Hit sweetwater creek state park around 8:00 today and there was a lot of guy already out there fishing.  I wasn't super confident fishing behind other fishermen but I did notice none of them were throwing topwater.   I tied on my zara spook jr. and figured I'd give it a shot. Anyways, I ended up connecting with this 2.71 pound shoal bass which is my personal best.  Not a monster but I am still pumped about it.  I know the shoalies don't get real big but this one fought like it was a 6 pound largemouth and didn't stop until I finally got my hands on it.  I continue to be surpised at out hard these fish strike and fight.  Had one other blow up but didn't connect.  Also saw 6 snakes in about a 4 hour period...I did not enjoy that part of the trip.


----------



## jzFish (Mar 31, 2012)

*pic*

forgot to upload the pic


----------



## jzFish (Mar 31, 2012)

another pic


----------



## blink (Mar 31, 2012)

my best so far out there is a 2lb 14oz.
i have gotten a 3lb 5oz spot too.

snakes are out! my buddy swears he saw a mocc the other day. he knows his snakes too.....


----------



## killabeez321 (Mar 31, 2012)

Nice looking shoalie, looks like it was pretty close to the ruins too havent had much luck in that area.....but snakes are out there....


----------



## Sweetwater (Apr 1, 2012)

Nice. Love that watershed.


----------



## blink (Apr 1, 2012)

Went this afternoon for only about an hour before i had issues back home and had to leave. I caught 3 and lost / missed like 5 or six on a chug bug.

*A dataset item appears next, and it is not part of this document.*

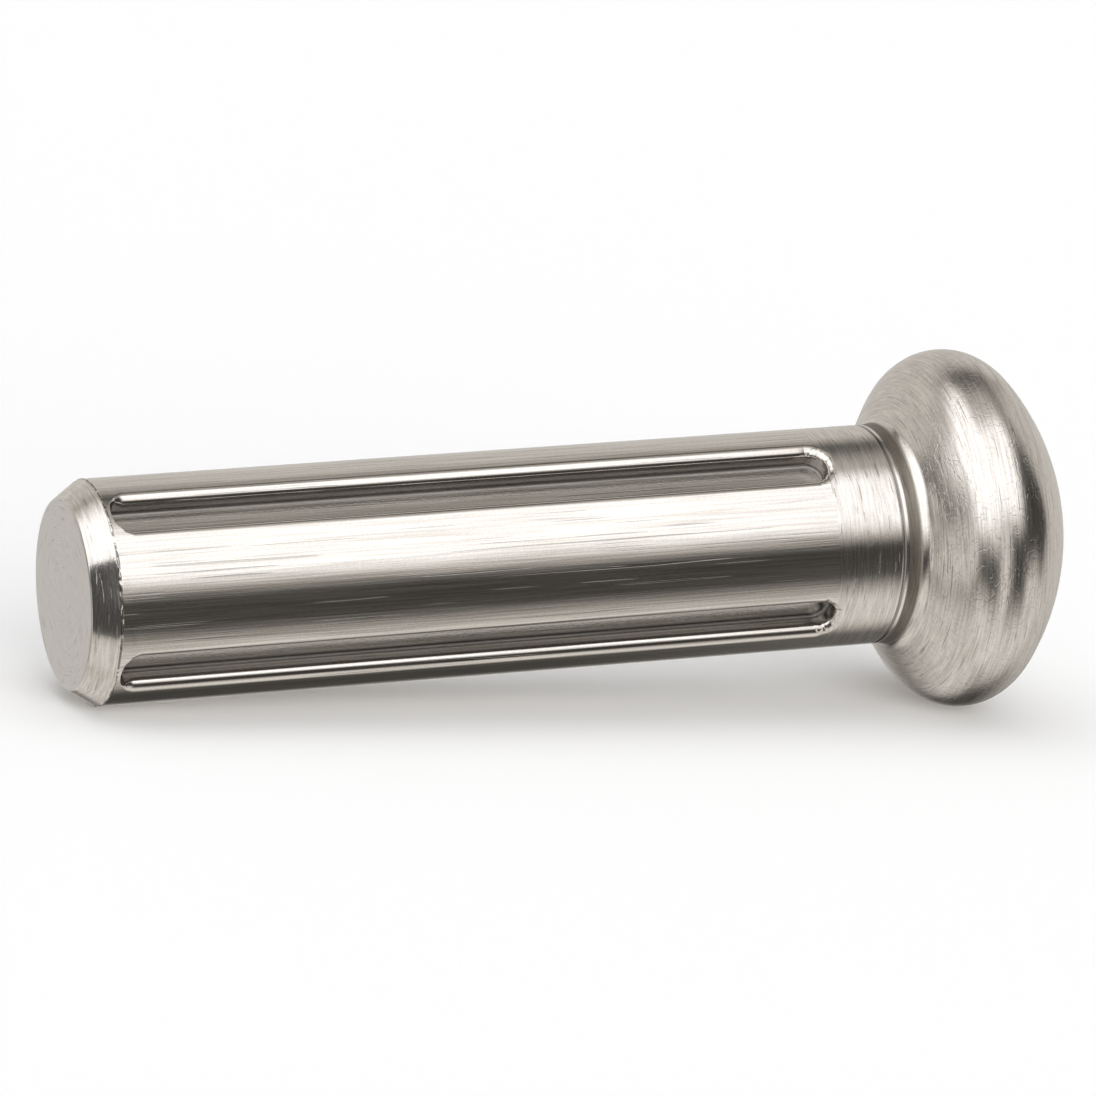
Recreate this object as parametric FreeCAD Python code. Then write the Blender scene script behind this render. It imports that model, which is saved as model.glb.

Fun stuff!


----------



## blink (Apr 1, 2012)

Bout a 2 pound spot.





Also, we saw this guy on the old factory shoals rd, where its a walking path/official/police vehicles path.

First copperhead i have seen in some time.

beautiful specimen. but scary.


----------



## killabeez321 (Apr 1, 2012)

Good stuff adam...pretty fish and snake...im sure you took that close of a picture with zoom ;-)


----------



## THWG (Apr 1, 2012)

pretty shoalie dude!


----------



## Laneybird (Apr 1, 2012)

THWG said:


> pretty shoalie dude!






x's 2


----------



## Sweetwater (Apr 1, 2012)

The epic 2009 flood was the best thing for that watershed. I'm dying for a yak for that creek...all through its run. Some good fishing above the park too.
Nice fish And nice snake pic.


----------



## jzFish (Apr 3, 2012)

Thanks guys, yea I caught mine right near the falls.  I am looking forward to hitting it up next week and finding some more shoalies.  Anybody been catching any spotted bass in there lately?  That copperhead makes me want to throw down my computer and run just looking at it.


----------



## blink (Apr 3, 2012)

jzFish said:


> Thanks guys, yea I caught mine right near the falls.  I am looking forward to hitting it up next week and finding some more shoalies.  Anybody been catching any spotted bass in there lately?  That copperhead makes me want to throw down my computer and run just looking at it.



that one in my photo is a spot. he murdered a chug bug!


----------



## ABM0008 (Apr 3, 2012)

Killed these two last week! Great shoalie! Caught my avatar on a spook jr. also. They tear those things up!


----------



## blink (Apr 4, 2012)

ABM, where did those come from? Are they Moccasins?

Me and Killabeez went out yesterday afernoon. i caught one on topwater and one on a crank. fishing was slower. 
I saw a 5ft black racer and a little ringneck snake.
That's 5 species i have seen in the last few weeks.

Also, i am not pointing any fingers, but if you fish this stretch of water and love to drink diet coke, stop leaving your cans on the trail!!!! i have picked up like 5 the past 2 times i have been out.


----------



## mr_aaron_ricks (Apr 4, 2012)

Thats some nice fish an snake


----------